When Humes again complains that it wasn’t a fair fight because the other officer approached from behind, Rosario cuts him off.
“You-all heard me, right?” Rosario says. “What did I say? I said ‘Don’t touch him. Don’t arrest him and don’t even touch him.’ Did I not? I’m true to my word. I’m sorry but I’m true to my word.” Humes keeps talking.
“I was gonna knock your ass out until (the other officer came),” Humes says.
“When were you going to do that, when you were on your back over there in the corner?” Rosario asks.
“As soon as I heard ‘Get on...’” Humes says. Rosario cuts him off.
“Dude, I felt bad for you,” the officer says. “That’s why I stopped hitting you.”
“Fuck you, man,” Humes fires back. “You can never take me one-on-one, bitch.”
“I just did,” Rosario observes. “I just did.”
“You really didn’t,” Humes asserts.
“I just did,” Rosario insists.
“You really didn’t,” Humes repeats.
“I just did,” Rosario again says. “You know, the funny part is, nobody came to help you.” Then, Rosario turns back to the woman on the porch to gather more information, as if the fight had never happened, while Humes continues complaining about the outcome.
“What’s your daughter’s name?” Rosario asks the woman on the porch. “I’m sorry. I’m sorry, but your son over here needs some discipline.” The remark sets Humes off.
“Man, I wish you would just get back in the street,” Humes says while waving his hands. “One more goddamn time, nigger.”
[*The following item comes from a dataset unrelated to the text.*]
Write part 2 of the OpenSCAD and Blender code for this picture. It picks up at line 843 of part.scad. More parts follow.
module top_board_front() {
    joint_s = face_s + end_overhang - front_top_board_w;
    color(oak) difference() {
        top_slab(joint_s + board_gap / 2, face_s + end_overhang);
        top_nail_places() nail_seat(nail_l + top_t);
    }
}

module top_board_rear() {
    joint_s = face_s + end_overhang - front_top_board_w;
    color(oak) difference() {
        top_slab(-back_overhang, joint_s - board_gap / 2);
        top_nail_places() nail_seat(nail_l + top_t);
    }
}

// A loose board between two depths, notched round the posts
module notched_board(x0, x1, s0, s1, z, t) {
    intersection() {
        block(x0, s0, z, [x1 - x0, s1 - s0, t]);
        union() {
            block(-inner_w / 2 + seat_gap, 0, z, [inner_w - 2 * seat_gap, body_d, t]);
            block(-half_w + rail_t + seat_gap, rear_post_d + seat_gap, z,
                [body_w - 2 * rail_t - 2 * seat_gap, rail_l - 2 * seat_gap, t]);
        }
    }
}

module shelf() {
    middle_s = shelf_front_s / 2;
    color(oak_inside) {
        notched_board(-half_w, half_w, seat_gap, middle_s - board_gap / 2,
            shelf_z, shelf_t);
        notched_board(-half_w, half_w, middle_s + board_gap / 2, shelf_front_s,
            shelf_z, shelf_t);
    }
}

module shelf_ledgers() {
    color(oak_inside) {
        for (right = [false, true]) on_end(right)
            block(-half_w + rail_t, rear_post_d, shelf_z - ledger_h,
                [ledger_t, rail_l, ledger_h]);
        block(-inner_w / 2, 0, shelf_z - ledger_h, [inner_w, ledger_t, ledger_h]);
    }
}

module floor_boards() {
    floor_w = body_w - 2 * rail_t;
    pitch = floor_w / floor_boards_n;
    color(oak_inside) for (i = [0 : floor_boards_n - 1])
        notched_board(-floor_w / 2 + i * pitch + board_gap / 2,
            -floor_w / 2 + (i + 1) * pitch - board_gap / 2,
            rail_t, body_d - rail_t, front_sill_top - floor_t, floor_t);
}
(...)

Rosario turns to his fellow officer. “What do you think, Manny?” he asks. “Should I give him one more?”
“I don’t know,” replies the other officer, who reported the incident to his superiors.
“Should I give him one more?” Rosario asks again, sounding rhetorical. “I don’t think you want it, kid -- I don’t think you want it, kid.”
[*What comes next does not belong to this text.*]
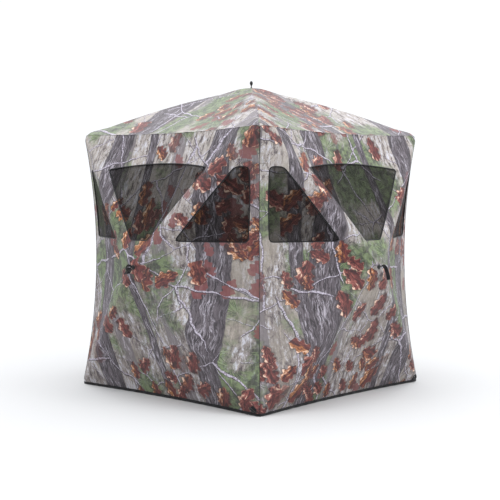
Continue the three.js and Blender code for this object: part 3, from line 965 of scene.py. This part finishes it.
def rod():
    g = Graph("fibreglass")
    x, y, z = g.parts(g.position())
    wrap = g.math("SINE", (x + y * 1.3 + z * 0.8) * 900.0 + g.noise(g.position(), 60.0) * 3.0)
    fibre = g.noise(g.position(), 700.0, 4.0, 0.7)
    colour = g.mix(g.ramp(fibre, 0.35, 0.7), tone(52, 52, 50), tone(104, 102, 96))
    colour = g.mix(g.ramp(wrap, 0.7, 1.0) * 0.2, colour, tone(150, 148, 140))
    g.bump(fibre, 0.15, 0.0003)
    return g.finish(colour, fibre * 0.2 + 0.28, Specular_IOR_Level=0.6, Coat_Weight=0.3)


def metal(name, shade):
    g = Graph(name)
    brushed = g.noise(g.position(), 800.0, 4.0, 0.7)
    low, high = tone(shade - 20, shade - 20, shade - 18), tone(shade + 15, shade + 14, shade + 12)
    colour = g.mix(brushed, low, high)
    g.bump(brushed, 0.1, 0.0002)
    return g.finish(colour, brushed * 0.2 + 0.25, Metallic=1.0)


CAMO = camo_cloth()
NET = net_cloth()
INSIDE = coated_inside()
WEBBING = webbing("black_webbing", 20)
BINDING = webbing("edge_binding", 19)
PLASTIC = moulded("black_plastic", 16)
BOOT = moulded("boot_plastic", 30, 0.5)
ROD = rod()
FERRULE = metal("ferrule", 150)
ZIP = moulded("zip_teeth", 20, 0.35)


# ---- the cloth faces ----

BINDING_THICK = 0.0009
BINDING_LAP = 0.0012
CLOTH_EDGE = 55  # the angle, in degrees, from which an edge of a sheet shows sharp


def band_section(width, thick, lap):
    """A folded binding's section about a cloth edge: distance from the edge, and depth."""
    outer = [(width, -0.6), (width * 0.8, -1), (0.0, -1), (-lap, -0.4)]
    inner = [(-lap, 0.6), (0.0, 1), (width * 0.8, 1), (width, 0.4)]
    return [(away, thick * d) for away, d in outer] + [(away, CLOTH + thick * d) for away, d in inner]


def directions(line, closed):
    """Unit vectors along a line and to its right."""
    if closed:
        along = np.roll(line, -1, 0) - np.roll(line, 1, 0)
    else:
        along = np.gradient(line, axis=0)
    along /= np.linalg.norm(along, axis=1)[:, None]
    return along, np.stack([along[:, 1], -along[:, 0]], 1)


def skin_faces(count, sides, closed, start=0):
    """The faces of a band or tube: count rings of sides points each."""
    faces = []
    for i in range(count if closed else count - 1):
        near, far = start + i * sides, start + (i + 1) % count * sides
        faces += [(near + a, near + (a + 1) % sides, far + (a + 1) % sides, far + a) for a in range(sides)]
    if not closed:
        end = start + count * sides
        faces += [range(start, start + sides)[::-1], range(end - sides, end)]
    return faces


def band_on_face(name, k, lines, section, material, closed=True):
    """The section swept along lines of a face. Returns the band and its points' places on the face."""
    flats, depths, faces = [], [], []
    for line in lines:
        faces += skin_faces(len(line), len(section), closed, len(depths))
        side = directions(line, closed)[1]
        flats.append(np.stack([line + side * away for away, _ in section], 1).reshape(-1, 2))
        depths += [depth for _, depth in section] * len(line)
    flat = np.concatenate(flats)
    return solid(name, on_face(k, flat, np.array(depths)), faces, material), flat


def two_layers(k, flat, outer, inner):
    """Points of a face at two depths inside its creased cloth."""
    lift = creases(flat, k)
    return [place(k, flat, depth - lift) for depth in (outer, inner)]


@cache
def wall_mesh(with_door):
    holes = [middle_window(), side_window(-1), door_outline(DOOR_GAP) if with_door else side_window(1)]
    return holes, *fill(wall_face.outline(), holes, wall_face.diagonals())


def make_wall(k):
    name = WALLS[k]
    with_door = k == DOOR_WALL
    holes, flat, tris = wall_mesh(with_door)
    skin = cloth(f"{name}_wall_cloth", k, two_layers(k, flat, 0, CLOTH), tris, flat, CAMO, INSIDE)
    dress(skin, f"{name}_wall_skin", sharp=CLOTH_EDGE)
    follow_hub(skin, k, np.tile(share_on_face(k, flat), 2))

    section = band_section(0.0045, BINDING_THICK, BINDING_LAP)
    edging, places = band_on_face(f"{name}_window_edging", k, holes, section, BINDING)
    dress(edging)
    follow_hub(edging, k, share_on_face(k, places))
    area_within(wall_face.outline(), holes) * 1.07

    low, high = WINDOW_SILL - NET_MARGIN, WINDOW_TOP + WINDOW_ARCH / 2 + NET_MARGIN / 2
    right = (MIDDLE_SILL_HALF + NET_MARGIN, MIDDLE_TOP_HALF + NET_MARGIN) if with_door else NET_HALF
    band = resample([(-NET_HALF[0], low), (right[0], low), (right[1], high), (-NET_HALF[1], high)], CELL)
    flat, tris = fill(band)
    sag = NET_DEPTH + 0.0015 + 0.0012 * noise_at(flat, 5.0, 91.0 + k)
    layers = [place(k, flat, sag), place(k, flat, sag + NET_THICK)]
    net = cloth(f"{name}_net_cloth", k, layers, tris, flat, NET)
    dress(net, f"{name}_window_net", sharp=CLOTH_EDGE)
    follow_hub(net, k, np.tile(wall_face.pop(*flat.T), 2))


def make_roof():
    outline = roof_face.outline()
    flat, tris = fill(outline, (), roof_face.diagonals())
    roof = cloth("roof_cloth", None, two_layers(None, flat, 0, CLOTH), tris, flat, CAMO, INSIDE)
    dress(roof, "roof_skin", sharp=CLOTH_EDGE)
    follow_hub(roof, None, np.tile(share_on_face(None, flat), 2))


# ---- solid pieces ----


def tube(path, radii, sides=12, closed=False, flat=False):
    """A tube along a path. radii is one number or one for each point. A flat tube keeps level, and its two
    radii are its half height and half width."""
    path = np.asarray(path, float)
    count = len(path)
    tangent = np.roll(path, -1, 0) - np.roll(path, 1, 0) if closed else np.gradient(path, axis=0)
    tangent /= np.linalg.norm(tangent, axis=1)[:, None]
    up = np.array([0.0, 0.0, 1.0])
    if abs(tangent[0] @ up) > 0.9:
        up = np.array([1.0, 0.0, 0.0])
    first = []
    for t in tangent:
        n = up - t * (up @ t)
        first.append(n / np.linalg.norm(n))
        if not flat:
            up = first[-1]
    first = np.array(first)
    second = np.cross(tangent, first)
    tall, wide = (np.full(count, r) for r in (radii if flat else (radii, radii)))
    turn = np.arange(sides) * 2 * math.pi / sides
    ring = first[:, None] * np.cos(turn)[:, None] * tall[:, None, None]
    ring = ring + second[:, None] * np.sin(turn)[:, None] * wide[:, None, None]
    return (path[:, None] + ring).reshape(-1, 3), skin_faces(count, sides, closed)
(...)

“Come back later,” Humes says. Rosario turns again to Humes’ mother to talk about the original call.
“Ma’am, if she comes back, would you give us a call, please?” Rosario says. “OK, and we’ll handle her accordingly.”
“I’ll handle you when you come back, sir,” Humes tells the officer.
“Dude, I’m right here, man,” Rosario responds with a laugh. “You already got it, man. Don’t even try. That little kid across the street is ready to whip your ass, so don’t even try, man.”
Springfield police in a written statement accompanying the release of videos on Monday condemned Rosario.
“This incident does not depict the actions of the hard working men and women of the Springfield Police Department,” the department’s statement read.
Dan Fultz, Rosario’s attorney, said that it’s possible that Humes’ statement to investigators that Rosario deserved a promotion could impact the case.
“Assuming those statements were made, it very well could affect it,” Fultz said. “It’s difficult to prosecute a case in which you have a non-compliant complaining witness. In this case, if those statements were actually made, he might not even be a complaining witness.”
On the other hand, Fultz noted, Humes could be subpoenaed and compelled to testify. He also said that Rosario, who is on unpaid leave, may have done things differently if he had the chance.
“I think there are certainly things in all our lives, which, if we had the chance to do them over again, we would,” Fultz said. “I would presume this is one of those for Mr. Rosario.”